*Task description*. The lines below are to be quoted exactly, from the first through the one that contains "# Millimetres, +Z".

*Provided data*.
┄┄┄┄┄┄

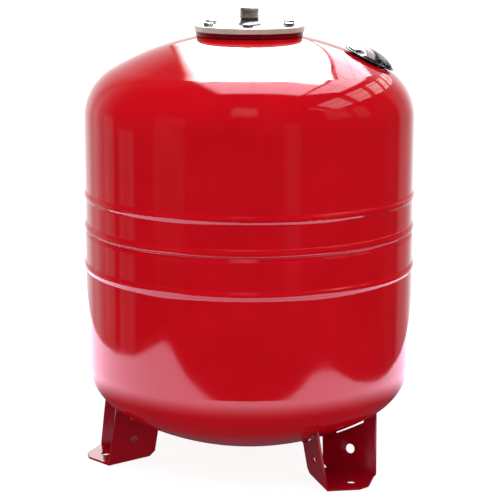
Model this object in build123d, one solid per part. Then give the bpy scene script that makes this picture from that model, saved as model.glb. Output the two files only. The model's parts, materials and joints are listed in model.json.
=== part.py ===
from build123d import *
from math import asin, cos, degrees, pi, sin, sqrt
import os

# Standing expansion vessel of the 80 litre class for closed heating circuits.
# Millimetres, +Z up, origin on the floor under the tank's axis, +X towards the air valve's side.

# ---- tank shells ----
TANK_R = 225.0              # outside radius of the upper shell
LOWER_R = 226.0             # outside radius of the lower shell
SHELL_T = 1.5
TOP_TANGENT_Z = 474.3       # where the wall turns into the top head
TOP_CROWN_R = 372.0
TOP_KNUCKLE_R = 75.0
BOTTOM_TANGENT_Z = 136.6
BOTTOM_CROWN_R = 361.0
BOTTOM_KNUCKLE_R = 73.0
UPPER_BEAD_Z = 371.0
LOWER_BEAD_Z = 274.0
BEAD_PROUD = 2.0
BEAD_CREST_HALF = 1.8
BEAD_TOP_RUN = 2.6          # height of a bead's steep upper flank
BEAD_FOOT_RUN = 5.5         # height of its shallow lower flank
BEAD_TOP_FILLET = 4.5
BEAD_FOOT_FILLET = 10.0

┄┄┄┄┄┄

*The output*.
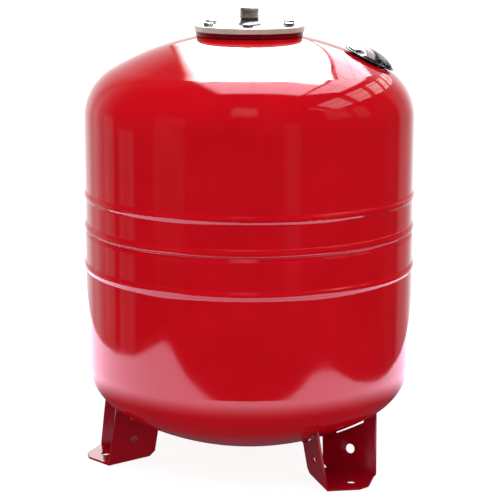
Model this object in build123d, one solid per part. Then give the bpy scene script that makes this picture from that model, saved as model.glb. Output the two files only. The model's parts, materials and joints are listed in model.json.
=== part.py ===
from build123d import *
from math import asin, cos, degrees, pi, sin, sqrt
import os

# Standing expansion vessel of the 80 litre class for closed heating circuits.
# Millimetres, +Z up, origin on the floor under the tank's axis, +X towards the air valve's side.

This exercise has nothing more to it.